- REQUIREMENTS -
Find the string "Blender" in the listing and report every line that has it.

Start GIVEN INFORMATION

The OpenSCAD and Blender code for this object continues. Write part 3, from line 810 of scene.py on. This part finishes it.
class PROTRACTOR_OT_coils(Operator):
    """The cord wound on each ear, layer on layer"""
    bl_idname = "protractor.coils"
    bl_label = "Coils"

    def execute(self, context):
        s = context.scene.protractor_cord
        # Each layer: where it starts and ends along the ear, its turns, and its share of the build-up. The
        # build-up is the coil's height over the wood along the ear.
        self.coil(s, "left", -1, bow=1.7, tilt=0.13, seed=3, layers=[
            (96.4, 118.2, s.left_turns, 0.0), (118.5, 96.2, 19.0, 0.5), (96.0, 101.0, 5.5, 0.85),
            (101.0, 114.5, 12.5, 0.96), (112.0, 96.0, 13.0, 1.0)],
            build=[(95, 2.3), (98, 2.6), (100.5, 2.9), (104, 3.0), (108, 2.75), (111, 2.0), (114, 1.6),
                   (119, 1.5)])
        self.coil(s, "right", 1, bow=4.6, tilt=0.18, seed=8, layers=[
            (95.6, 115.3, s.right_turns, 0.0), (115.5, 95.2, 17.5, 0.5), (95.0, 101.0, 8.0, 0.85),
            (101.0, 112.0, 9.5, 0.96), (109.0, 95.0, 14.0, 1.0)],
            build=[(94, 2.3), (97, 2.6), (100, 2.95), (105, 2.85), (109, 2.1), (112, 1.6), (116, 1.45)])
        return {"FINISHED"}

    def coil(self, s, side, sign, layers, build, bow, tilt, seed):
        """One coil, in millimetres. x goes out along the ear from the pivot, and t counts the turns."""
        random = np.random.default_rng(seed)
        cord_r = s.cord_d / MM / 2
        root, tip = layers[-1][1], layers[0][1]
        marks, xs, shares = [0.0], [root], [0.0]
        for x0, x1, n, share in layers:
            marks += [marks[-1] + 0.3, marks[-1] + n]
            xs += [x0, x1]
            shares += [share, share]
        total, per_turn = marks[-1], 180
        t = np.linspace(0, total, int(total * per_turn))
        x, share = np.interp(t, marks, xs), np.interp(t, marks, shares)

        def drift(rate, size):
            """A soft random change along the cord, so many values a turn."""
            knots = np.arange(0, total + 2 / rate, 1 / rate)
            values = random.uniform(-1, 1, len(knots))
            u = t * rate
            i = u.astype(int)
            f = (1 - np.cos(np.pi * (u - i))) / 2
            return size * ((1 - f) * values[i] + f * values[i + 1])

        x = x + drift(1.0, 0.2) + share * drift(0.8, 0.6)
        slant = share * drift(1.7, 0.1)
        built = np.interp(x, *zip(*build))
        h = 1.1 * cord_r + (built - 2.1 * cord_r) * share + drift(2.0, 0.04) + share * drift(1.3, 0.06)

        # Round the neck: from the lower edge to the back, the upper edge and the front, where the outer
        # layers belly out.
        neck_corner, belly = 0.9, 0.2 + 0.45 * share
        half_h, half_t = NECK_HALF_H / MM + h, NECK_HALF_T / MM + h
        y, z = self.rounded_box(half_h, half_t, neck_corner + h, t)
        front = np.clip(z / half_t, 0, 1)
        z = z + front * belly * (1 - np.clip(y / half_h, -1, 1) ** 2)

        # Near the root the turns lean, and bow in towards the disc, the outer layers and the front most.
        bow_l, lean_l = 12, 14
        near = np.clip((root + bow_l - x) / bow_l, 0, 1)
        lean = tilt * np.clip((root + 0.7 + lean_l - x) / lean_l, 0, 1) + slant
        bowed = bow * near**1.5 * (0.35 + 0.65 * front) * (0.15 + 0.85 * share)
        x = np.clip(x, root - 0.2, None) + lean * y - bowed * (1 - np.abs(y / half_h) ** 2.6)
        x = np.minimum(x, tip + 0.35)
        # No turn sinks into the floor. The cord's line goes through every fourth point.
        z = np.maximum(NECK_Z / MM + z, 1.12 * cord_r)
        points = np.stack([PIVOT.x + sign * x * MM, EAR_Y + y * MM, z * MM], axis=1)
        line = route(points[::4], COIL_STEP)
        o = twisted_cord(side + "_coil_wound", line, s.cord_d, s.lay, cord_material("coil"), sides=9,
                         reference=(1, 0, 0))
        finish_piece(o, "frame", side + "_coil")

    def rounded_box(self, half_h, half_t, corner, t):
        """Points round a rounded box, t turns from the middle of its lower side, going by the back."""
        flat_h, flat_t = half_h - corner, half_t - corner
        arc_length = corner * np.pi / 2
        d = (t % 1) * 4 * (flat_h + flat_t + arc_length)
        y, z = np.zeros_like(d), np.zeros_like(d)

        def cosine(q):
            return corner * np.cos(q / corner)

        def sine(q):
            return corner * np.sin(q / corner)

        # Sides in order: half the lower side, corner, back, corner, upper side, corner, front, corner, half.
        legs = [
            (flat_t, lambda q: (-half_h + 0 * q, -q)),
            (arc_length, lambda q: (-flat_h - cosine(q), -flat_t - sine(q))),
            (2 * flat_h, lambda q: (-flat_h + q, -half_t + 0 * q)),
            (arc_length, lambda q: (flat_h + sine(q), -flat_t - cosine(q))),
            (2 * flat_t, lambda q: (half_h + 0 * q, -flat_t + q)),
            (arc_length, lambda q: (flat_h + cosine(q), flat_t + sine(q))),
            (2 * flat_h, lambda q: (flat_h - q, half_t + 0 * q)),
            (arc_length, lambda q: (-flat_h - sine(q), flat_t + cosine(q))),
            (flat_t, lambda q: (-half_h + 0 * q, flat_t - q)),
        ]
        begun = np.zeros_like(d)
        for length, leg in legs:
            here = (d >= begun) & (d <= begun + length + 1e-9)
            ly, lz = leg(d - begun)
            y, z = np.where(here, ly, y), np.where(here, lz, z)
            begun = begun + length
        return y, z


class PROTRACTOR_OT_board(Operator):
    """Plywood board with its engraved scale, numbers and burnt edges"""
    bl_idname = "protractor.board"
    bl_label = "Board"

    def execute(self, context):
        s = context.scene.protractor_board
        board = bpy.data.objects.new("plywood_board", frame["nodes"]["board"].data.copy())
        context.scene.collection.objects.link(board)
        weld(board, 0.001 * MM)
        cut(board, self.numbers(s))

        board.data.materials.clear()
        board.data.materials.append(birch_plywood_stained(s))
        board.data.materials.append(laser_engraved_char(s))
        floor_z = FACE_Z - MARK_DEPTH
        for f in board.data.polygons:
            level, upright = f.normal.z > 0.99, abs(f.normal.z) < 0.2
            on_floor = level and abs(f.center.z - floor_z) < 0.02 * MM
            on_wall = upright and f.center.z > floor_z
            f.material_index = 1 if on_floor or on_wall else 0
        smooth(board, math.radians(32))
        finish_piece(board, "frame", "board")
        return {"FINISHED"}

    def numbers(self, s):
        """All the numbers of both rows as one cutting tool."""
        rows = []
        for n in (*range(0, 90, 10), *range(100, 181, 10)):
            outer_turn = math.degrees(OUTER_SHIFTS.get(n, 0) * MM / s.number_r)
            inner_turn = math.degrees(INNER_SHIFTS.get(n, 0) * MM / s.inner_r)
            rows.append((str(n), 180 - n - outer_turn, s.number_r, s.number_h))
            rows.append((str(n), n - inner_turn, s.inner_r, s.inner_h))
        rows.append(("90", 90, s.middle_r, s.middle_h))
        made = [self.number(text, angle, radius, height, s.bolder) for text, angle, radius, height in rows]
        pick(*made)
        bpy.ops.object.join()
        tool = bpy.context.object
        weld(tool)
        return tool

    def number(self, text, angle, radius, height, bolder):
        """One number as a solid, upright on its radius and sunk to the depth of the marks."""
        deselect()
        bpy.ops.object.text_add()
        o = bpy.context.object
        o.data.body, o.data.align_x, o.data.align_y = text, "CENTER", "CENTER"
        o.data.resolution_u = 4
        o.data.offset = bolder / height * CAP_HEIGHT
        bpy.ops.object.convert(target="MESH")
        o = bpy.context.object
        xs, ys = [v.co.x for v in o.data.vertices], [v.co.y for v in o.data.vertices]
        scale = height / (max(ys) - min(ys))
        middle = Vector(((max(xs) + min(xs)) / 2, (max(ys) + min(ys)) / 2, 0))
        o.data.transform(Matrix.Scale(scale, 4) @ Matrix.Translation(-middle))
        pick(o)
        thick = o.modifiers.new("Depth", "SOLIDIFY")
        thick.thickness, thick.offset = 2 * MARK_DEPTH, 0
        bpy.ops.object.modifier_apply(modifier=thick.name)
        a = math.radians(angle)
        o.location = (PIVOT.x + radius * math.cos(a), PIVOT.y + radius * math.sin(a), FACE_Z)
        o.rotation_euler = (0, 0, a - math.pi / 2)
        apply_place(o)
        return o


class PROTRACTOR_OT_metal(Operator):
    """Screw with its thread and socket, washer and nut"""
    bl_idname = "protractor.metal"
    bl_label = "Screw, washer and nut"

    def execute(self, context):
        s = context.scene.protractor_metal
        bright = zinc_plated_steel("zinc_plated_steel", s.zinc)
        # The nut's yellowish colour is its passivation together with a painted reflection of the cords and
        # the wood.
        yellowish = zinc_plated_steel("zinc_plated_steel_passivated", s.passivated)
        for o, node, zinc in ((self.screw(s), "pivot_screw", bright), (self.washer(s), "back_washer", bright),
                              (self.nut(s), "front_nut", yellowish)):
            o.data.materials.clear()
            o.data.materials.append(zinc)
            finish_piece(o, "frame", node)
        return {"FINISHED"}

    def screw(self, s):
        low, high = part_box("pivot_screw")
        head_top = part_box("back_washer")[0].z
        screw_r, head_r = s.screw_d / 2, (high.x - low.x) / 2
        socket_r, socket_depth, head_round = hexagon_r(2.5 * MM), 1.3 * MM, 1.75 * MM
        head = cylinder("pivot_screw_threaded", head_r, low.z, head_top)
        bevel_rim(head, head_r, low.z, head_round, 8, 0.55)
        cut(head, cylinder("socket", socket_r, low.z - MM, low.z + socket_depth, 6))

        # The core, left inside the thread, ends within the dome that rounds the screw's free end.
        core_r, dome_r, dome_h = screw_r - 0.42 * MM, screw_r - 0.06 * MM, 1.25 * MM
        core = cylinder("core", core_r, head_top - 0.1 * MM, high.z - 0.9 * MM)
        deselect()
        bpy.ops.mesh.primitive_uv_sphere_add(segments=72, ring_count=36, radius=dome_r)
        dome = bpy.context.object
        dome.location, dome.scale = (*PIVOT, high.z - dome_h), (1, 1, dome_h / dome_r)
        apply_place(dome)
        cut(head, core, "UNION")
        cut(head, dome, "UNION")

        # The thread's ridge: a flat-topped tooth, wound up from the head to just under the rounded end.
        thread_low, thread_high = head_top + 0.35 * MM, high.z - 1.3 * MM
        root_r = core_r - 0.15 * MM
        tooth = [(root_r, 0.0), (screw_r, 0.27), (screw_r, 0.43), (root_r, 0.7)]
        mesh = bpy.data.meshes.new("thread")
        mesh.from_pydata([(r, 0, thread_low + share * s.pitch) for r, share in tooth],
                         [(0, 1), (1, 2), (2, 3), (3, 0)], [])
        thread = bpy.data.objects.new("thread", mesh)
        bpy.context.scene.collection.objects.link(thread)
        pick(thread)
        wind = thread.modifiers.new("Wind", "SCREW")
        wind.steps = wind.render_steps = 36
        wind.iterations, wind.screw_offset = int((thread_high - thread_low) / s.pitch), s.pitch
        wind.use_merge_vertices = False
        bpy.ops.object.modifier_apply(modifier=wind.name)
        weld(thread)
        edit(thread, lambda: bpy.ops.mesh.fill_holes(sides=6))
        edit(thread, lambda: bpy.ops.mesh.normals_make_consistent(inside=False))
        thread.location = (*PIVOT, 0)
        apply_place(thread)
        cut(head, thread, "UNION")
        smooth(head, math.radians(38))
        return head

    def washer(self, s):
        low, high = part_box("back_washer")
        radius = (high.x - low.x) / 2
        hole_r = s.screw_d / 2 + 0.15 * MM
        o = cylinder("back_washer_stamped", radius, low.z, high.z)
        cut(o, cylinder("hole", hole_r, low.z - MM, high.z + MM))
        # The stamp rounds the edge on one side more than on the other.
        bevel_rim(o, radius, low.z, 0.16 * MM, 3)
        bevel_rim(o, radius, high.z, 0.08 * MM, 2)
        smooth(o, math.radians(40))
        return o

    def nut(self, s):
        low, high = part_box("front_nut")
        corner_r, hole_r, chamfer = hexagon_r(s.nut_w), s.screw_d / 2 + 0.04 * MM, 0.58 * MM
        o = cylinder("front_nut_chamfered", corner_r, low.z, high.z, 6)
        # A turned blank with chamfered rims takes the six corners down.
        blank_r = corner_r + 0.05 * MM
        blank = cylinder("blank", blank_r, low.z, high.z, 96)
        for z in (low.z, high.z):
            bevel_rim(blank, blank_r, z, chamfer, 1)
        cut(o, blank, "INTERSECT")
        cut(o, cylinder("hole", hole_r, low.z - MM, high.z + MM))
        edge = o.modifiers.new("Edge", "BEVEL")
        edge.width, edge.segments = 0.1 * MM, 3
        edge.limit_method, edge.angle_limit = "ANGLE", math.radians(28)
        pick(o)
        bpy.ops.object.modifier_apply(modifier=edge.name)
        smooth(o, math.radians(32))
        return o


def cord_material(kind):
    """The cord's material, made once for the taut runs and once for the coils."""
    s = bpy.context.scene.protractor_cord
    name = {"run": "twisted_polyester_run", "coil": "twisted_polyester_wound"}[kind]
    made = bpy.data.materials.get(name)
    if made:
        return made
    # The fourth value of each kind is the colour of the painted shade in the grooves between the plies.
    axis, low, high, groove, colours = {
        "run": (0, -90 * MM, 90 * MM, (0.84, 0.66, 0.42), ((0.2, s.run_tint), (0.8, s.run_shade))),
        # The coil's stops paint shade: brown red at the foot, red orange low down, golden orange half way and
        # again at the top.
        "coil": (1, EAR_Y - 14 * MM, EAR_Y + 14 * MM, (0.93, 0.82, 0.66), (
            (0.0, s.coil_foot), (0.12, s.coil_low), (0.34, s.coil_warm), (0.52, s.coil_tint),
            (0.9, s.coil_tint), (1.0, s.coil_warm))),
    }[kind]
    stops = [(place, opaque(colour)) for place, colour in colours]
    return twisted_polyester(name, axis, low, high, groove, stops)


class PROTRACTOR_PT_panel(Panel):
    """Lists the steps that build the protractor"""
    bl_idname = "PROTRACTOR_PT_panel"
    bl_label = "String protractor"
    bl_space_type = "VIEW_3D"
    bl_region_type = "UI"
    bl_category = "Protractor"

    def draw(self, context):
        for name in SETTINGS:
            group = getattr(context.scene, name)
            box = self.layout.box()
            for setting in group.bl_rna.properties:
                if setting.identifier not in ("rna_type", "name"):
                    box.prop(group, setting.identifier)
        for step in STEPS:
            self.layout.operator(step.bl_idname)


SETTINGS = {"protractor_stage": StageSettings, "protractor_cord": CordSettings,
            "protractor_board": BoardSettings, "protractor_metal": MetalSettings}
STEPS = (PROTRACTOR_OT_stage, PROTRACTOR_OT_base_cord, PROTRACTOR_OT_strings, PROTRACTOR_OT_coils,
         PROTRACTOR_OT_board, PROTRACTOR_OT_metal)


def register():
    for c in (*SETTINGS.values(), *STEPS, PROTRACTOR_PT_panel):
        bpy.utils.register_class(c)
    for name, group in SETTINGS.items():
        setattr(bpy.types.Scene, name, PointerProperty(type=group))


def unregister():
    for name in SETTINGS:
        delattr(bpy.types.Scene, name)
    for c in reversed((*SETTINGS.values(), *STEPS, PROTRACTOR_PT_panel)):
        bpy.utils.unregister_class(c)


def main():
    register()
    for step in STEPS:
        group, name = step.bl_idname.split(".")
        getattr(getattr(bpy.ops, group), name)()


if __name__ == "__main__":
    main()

End GIVEN INFORMATION
Start GIVEN INFORMATION

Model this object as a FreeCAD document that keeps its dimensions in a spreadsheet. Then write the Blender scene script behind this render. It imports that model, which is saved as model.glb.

End GIVEN INFORMATION

- SOLUTION FOR THIS EXERCISE -
The OpenSCAD and Blender code for this object continues. Write part 3, from line 810 of scene.py on. This part finishes it.
Model this object as a FreeCAD document that keeps its dimensions in a spreadsheet. Then write the Blender scene script behind this render. It imports that model, which is saved as model.glb.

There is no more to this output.